RIT center focuses on gun violence and retaliation 

Since 2000 there have been nearly 3,000 shootings in Rochester, resulting in about 3,655 shooting victims. And only 20 percent of the shootings resulted in an arrest, according to police records.

Rochester's shooting rate is not dramatically different from other cities, says Irshad Altheimer, director of the Rochester Institute of Technology's Center for Public Safety Initiatives. What is different about Rochester, however, is that its police department has been collecting comprehensive data about each shooting for several years, Altheimer says. And it has led to some important revelations.

For instance, about 60 percent of shootings that took place in Rochester from 2010 through 2013 involved retaliation and was linked to a dispute. Given the need to stop gun violence in many US cities, including Rochester, a big question, Altheimer says, is whether it's possible to determine which gunshot victims are at higher risk of becoming shooters themselves. And, he says, whether it's possible to stop that person from escalating the violence by retaliating.

The Center has developed a research program that will launch in January called Community Engagement to Reduce Victimization, to try to tackle retaliatory violence through what Altheimer calls hospital-based intervention.

"We want to focus on trauma-involved care, because we don't often think about these people, shooting victims, as true victims who are suffering," says Altheimer. Once their medical condition is stabilized, they often don't receive any further care, even though they may be experiencing fear, anxiety, anger, and other emotional problems, he says.

And Altheimer doesn't look at the issue only from an academic's perspective. He was a victim of a shooting, as well.

"In 1997, I was coming home from college and I got hit three times," he says. His best friend was killed in the event, and Altheimer was taken to the Seattle Medical Center. After he recovered, he was simply sent home.

"No one ever followed up," he says. "That was it. No one was concerned about what I thought or what I would do next. And 20 years later, it really hasn't changed that much. It's still 'Gauze them up and send them home.'"

Altheimer and his team are working with Pathways to Peace, United Christian Leadership Ministries, and Action for a Better Community on the research program. The team will work with about 30 victims who are admitted to Rochester General Hospital for gunshot, stabbing, and blunt-force trauma. RGH's security will immediately contact Pathways to Peace, and a member of Pathways' response team will be on site within 20 minutes. They will analyze whether the injury was the result of a dispute and whether the conflict has risen to the point where it poses a high risk for retaliation.

The assessment and follow up can take many forms, such as working with the victims, their family members, and their friends to do everything possible to dissuade them from seeking revenge. It could also mean asking the hospital administrators to keep the victim – their patient – in the hospital for a short time until all parties have calmed down. It could even mean moving the victim out of town and into temporary housing until the conflict can be de-escalated.

"We are especially concerned about the victims and their families," says the Reverend Lewis Stewart, leader of United Christian Leadership Ministries, "and we will be concentrating our efforts in helping them through their suffering. This is a time when the family needs to grieve, but they also need hope."
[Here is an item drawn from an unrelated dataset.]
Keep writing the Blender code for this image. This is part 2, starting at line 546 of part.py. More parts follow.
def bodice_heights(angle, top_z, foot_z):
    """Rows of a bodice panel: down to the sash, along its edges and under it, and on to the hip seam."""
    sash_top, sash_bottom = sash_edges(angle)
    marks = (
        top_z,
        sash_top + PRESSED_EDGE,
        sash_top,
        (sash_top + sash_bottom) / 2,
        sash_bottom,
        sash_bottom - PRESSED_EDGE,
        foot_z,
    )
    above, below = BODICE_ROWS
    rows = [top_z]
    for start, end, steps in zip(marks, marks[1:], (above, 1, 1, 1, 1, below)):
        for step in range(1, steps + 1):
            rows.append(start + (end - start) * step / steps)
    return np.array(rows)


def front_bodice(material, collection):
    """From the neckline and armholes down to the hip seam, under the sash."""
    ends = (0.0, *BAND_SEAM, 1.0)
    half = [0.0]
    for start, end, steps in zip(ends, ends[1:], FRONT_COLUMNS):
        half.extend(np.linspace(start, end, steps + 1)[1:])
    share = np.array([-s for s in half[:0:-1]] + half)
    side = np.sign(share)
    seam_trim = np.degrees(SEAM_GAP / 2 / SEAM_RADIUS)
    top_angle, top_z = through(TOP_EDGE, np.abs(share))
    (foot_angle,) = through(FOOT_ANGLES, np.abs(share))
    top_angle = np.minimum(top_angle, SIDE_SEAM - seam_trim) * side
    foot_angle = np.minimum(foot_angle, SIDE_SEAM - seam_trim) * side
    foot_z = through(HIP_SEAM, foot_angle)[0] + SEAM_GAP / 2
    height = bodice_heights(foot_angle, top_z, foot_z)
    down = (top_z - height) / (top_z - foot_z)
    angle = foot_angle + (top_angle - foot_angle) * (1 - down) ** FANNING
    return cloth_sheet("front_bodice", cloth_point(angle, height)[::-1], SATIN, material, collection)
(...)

There is a tendency to leave families alone in their grief and allow them to process what has happened, Stewart says.

"This is not the time for them to be alone," Stewart says. "We want to do work similar to the work and the counselling that the Friends and Family of Murdered Children has offered. We'd like to build on this and try to enhance it."

Stewart is especially concerned about young black males, because they are often vulnerable to street violence, and some don't have a positive male role model in their life, Stewart says. If they become a victim or someone they care about is a victim, they don't have a support system to help them through it.
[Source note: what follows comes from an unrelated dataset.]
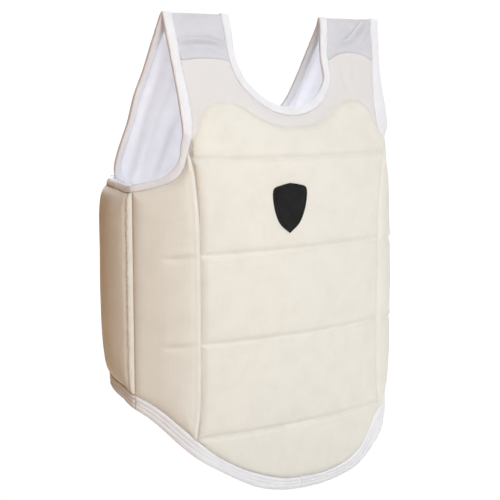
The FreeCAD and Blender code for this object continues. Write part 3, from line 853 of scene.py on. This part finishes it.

"We need to be there for them," Stewart says. "We need to help them understand that, 'No, this type of thing is not normal, regardless of what community you live in.'" They need to know that retaliation is not going to help anyone, Stewart says.

Programs like RIT's have some serious challenges, though, Altheimer says. In urban communities, as Stewart notes, the victims are often young men of color. And they frequently don't have a favorable view of police or the justice system, so they may be reluctant to seek help.
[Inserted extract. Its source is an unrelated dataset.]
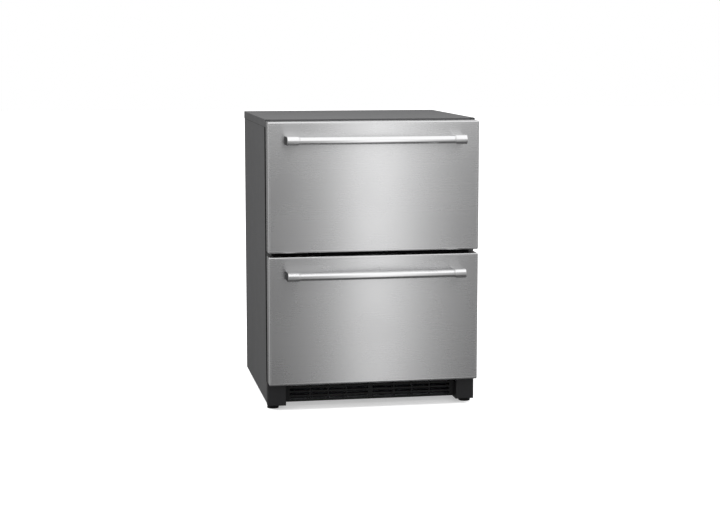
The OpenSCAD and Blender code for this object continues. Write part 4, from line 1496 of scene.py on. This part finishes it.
@dataclass
class Studio(SubAssembly):
    """Camera, lamps, white surround, floor and the boards that metal mirrors."""
    camera_place: Triple = (-0.8326, -4.6679, 1.0463)
    camera_turn: Triple = (82.2, 0.0, -10.2)
    lens: float = 79.5
    ambient: float = 0.55
    lamps: tuple[SoftLight, ...] = (
        SoftLight("overhead_softbox", (-0.2, -0.7, 2.6), (0.0, 0.0, 0.4), (2.4, 1.8), 36.0),
        SoftLight("left_softbox", (-2.9, -1.6, 1.5), (0.0, 0.0, 0.45), (1.6, 1.8), 26.0),
        SoftLight("front_softbox", (0.6, -4.2, 1.9), (0.0, 0.0, 0.4), (2.2, 2.0), 60.0),
    )
    floor: Sheet = Sheet("floor", (-20, -20, 0), (20, 20, 0), shown=Shown.ALL_BUT_MIRRORS)
    reflector: Sheet = Sheet("reflector", (-2.2, -1.2755, -0.55), (2.2, -1.2755, 1.06), 1.45)
    boards: tuple[Sheet, ...] = (
        Sheet("rear_flag", (-2.6, 2.2, -0.7), (2.6, 2.2, 1.7), 0.20),
        Sheet("side_flag", (-2.2, -1.2755, -0.7), (-2.2, 2.2, 1.7), 0.50),
        Sheet("side_flag", (2.2, -1.2755, -0.7), (2.2, 2.2, 1.7), 0.50),
        Sheet("sky_panel", (-1.6, -3.0, 2.4), (1.6, 0.4, 2.4), 1.12),
        Sheet("floor_flag", (-4, -4, -0.7), (4, 4, -0.7), 0.10),
    )
    # Places along X and the reflector's brightness there.
    glow: Profile = (
        (-2.2, 0.30), (-0.75, 0.30), (-0.35, 0.20), (-0.163, 0.195), (-0.092, 0.245),
        (0.015, 0.39), (0.085, 0.58), (0.145, 0.79), (0.192, 0.89), (0.24, 0.83),
        (0.29, 0.69), (0.334, 0.56), (0.406, 0.42), (0.477, 0.30), (0.548, 0.23),
        (0.75, 0.21), (1.15, 0.30), (2.2, 0.30))
    # The cabinet's half width and half depth, from which the floor's painted glow rises and
    # hides its shadow.
    footprint: tuple[float, float] = (0.27, 0.225)

    def camera(self) -> None:
        """The camera at the photograph's angle."""
        data = bpy.data.cameras.new("product_camera")
        data.lens = self.lens
        data.sensor_width = 36.0
        holder = placed("product_camera", data)
        holder.location = self.camera_place
        holder.rotation_euler = [math.radians(a) for a in self.camera_turn]
        bpy.context.scene.camera = holder

    def surround(self) -> None:
        """A white surround that lights the object at a lower level than it shows."""
        bpy.context.scene.world = world = bpy.data.worlds.new("white_surround")
        graph = Graph(world)
        rays = graph.node("LightPath").outputs
        seen = graph.maths("MAXIMUM", rays["Is Camera Ray"], rays["Is Glossy Ray"])
        seen = graph.maths("MAXIMUM", seen, rays["Is Transmission Ray"])
        graph.feed(graph.tree.nodes["Background"], {
            "Color": WHITE, "Strength": graph.span(seen, self.ambient, 1.0, 0.0, 1.0)})

    def reflector_material(self) -> bpy.types.Material:
        """The reflector's surface: bright in its middle, softer to its sides and its foot.

        Returns:
            The material.
        """
        graph = Graph(bpy.data.materials.new("reflector_glow"))
        axes = graph.node("SeparateXYZ", {"Vector": graph.place}).outputs
        left, right = self.reflector.low[0], self.reflector.high[0]
        ramp = graph.node("ValToRGB", {"Fac": graph.span(axes["X"], 0.0, 1.0, left, right)})
        stops = ramp.color_ramp.elements
        stops.remove(stops[-1])
        for i, (x, value) in enumerate(self.glow):
            share = (x - left) / (right - left)
            stop = stops[0] if i == 0 else stops.new(share)
            stop.position = share
            stop.color = (value, value, value, 1.0)
        fall = graph.maths("ADD", graph.maths("MULTIPLY", axes["Z"], 0.36), 0.73)
        body = graph.tint(1.0, ramp.outputs["Color"], fall, "MULTIPLY")
        top = graph.span(axes["Z"], 0.0, 1.0, 0.86, 1.02, "SMOOTHSTEP")
        even = (1.0 / self.reflector.level,) * 3
        return self.reflector.glowing(graph, graph.tint(top, body, even))

    def floor_material(self) -> bpy.types.Material:
        """A pale floor with a painted glow for camera rays, weak over the cabinet's footprint
        and strong a few cm outside it, so it shows as white there even in shadow.

        Returns:
            The material.
        """
        graph = Graph(bpy.data.materials.new("pale_floor"))
        away = graph.place
        for step, against in (("ABSOLUTE", (0, 0, 0)), ("SUBTRACT", (*self.footprint, 0)),
                              ("MAXIMUM", (0, 0, 0))):
            away = graph.node("VectorMath", {0: away, 1: against}, operation=step).outputs[0]
        away = graph.node("VectorMath", {0: away}, operation="LENGTH").outputs["Value"]
        mottle = graph.span(graph.noise((3.0,) * 3))
        graph.dress({"Base Color": graph.tint(mottle, (0.79,) * 3, (0.81,) * 3),
                     "Roughness": 0.9, "Specular IOR Level": 0.1})
        rays = graph.node("LightPath").outputs
        seen = graph.maths("MAXIMUM", rays["Is Camera Ray"], rays["Is Transmission Ray"])
        # Painted light: a glow that rises away from the footprint and keeps only a contact
        # shadow.
        painted_glow = graph.maths("ADD", graph.span(away, 0.40, 0.86, 0.0, 0.035, "SMOOTHSTEP"),
                           graph.span(away, 0.0, 0.2, 0.08, 1.2, "SMOOTHSTEP"))
        light = graph.node("Emission", {"Color": WHITE,
                                        "Strength": graph.maths("MULTIPLY", seen, painted_glow)})
        paint = graph.tree.nodes["Principled BSDF"].outputs[0]
        graph.surface(graph.node("AddShader", {0: paint, 1: light.outputs[0]}).outputs[0])
        return graph.owner

    def build(self) -> None:
        """Sets up the whole studio."""
        bpy.context.scene.view_settings.view_transform = "Standard"
        self.camera()
        self.surround()
        for lamp in self.lamps:
            lamp.build()
        self.floor.build(self.floor_material())
        self.reflector.build(self.reflector_material())
        for board in self.boards:
            board.build()


def main() -> None:
    """Builds the studio and every sub-assembly."""
    logging.basicConfig(level=logging.INFO, format="%(name)s: %(message)s")
    parts: list[SubAssembly] = [Studio(), Cabinet()]
    for level in Level:
        parts += [DrawerFront(level), Handle(level)]
    parts += [DrawerBin(Level.UPPER), DrawerBin(Level.LOWER, (0.0695, 0.309))]
    parts += [LevellingFoot(f"{end}_{side}") for end in ("front", "rear")
              for side in ("left", "right")]
    parts += [
        FanWheel("evaporator_fan", GREY_PLASTIC, (0.0, 0.730), 38, 13, 15, 2.56),
        FanWheel("condenser_fan", FINE_BLACK_PLASTIC, (0.155, 0.1145), 74, 22, 22, 3.06),
        ThermostatKnob(), RefrigerantLines(), Fasteners(),
    ]
    for part in parts:
        LOG.info("building %s", type(part).__name__)
        part.build()


if __name__ == "__main__":
    main()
There are other reasons people hesitate to call or talk to the police when they are a victim of a shooting, Altheimer says.

"Some people actually are criminally involved themselves, so how can they turn to police for some form of dispute resolution for help?" he says. "Others fear that they may be re-victimized or someone in their family will be hurt. And if the status quo is that many shootings don't result in an arrest, why would you call the police, since there is little consequence?"

There is also a strong inclination for everyone involved to pre-judge a young shooting victim.

"Often our first thought is this type of violence doesn't happen to innocent people, so they must have been doing something wrong," he says. "That's not where we want to go with this."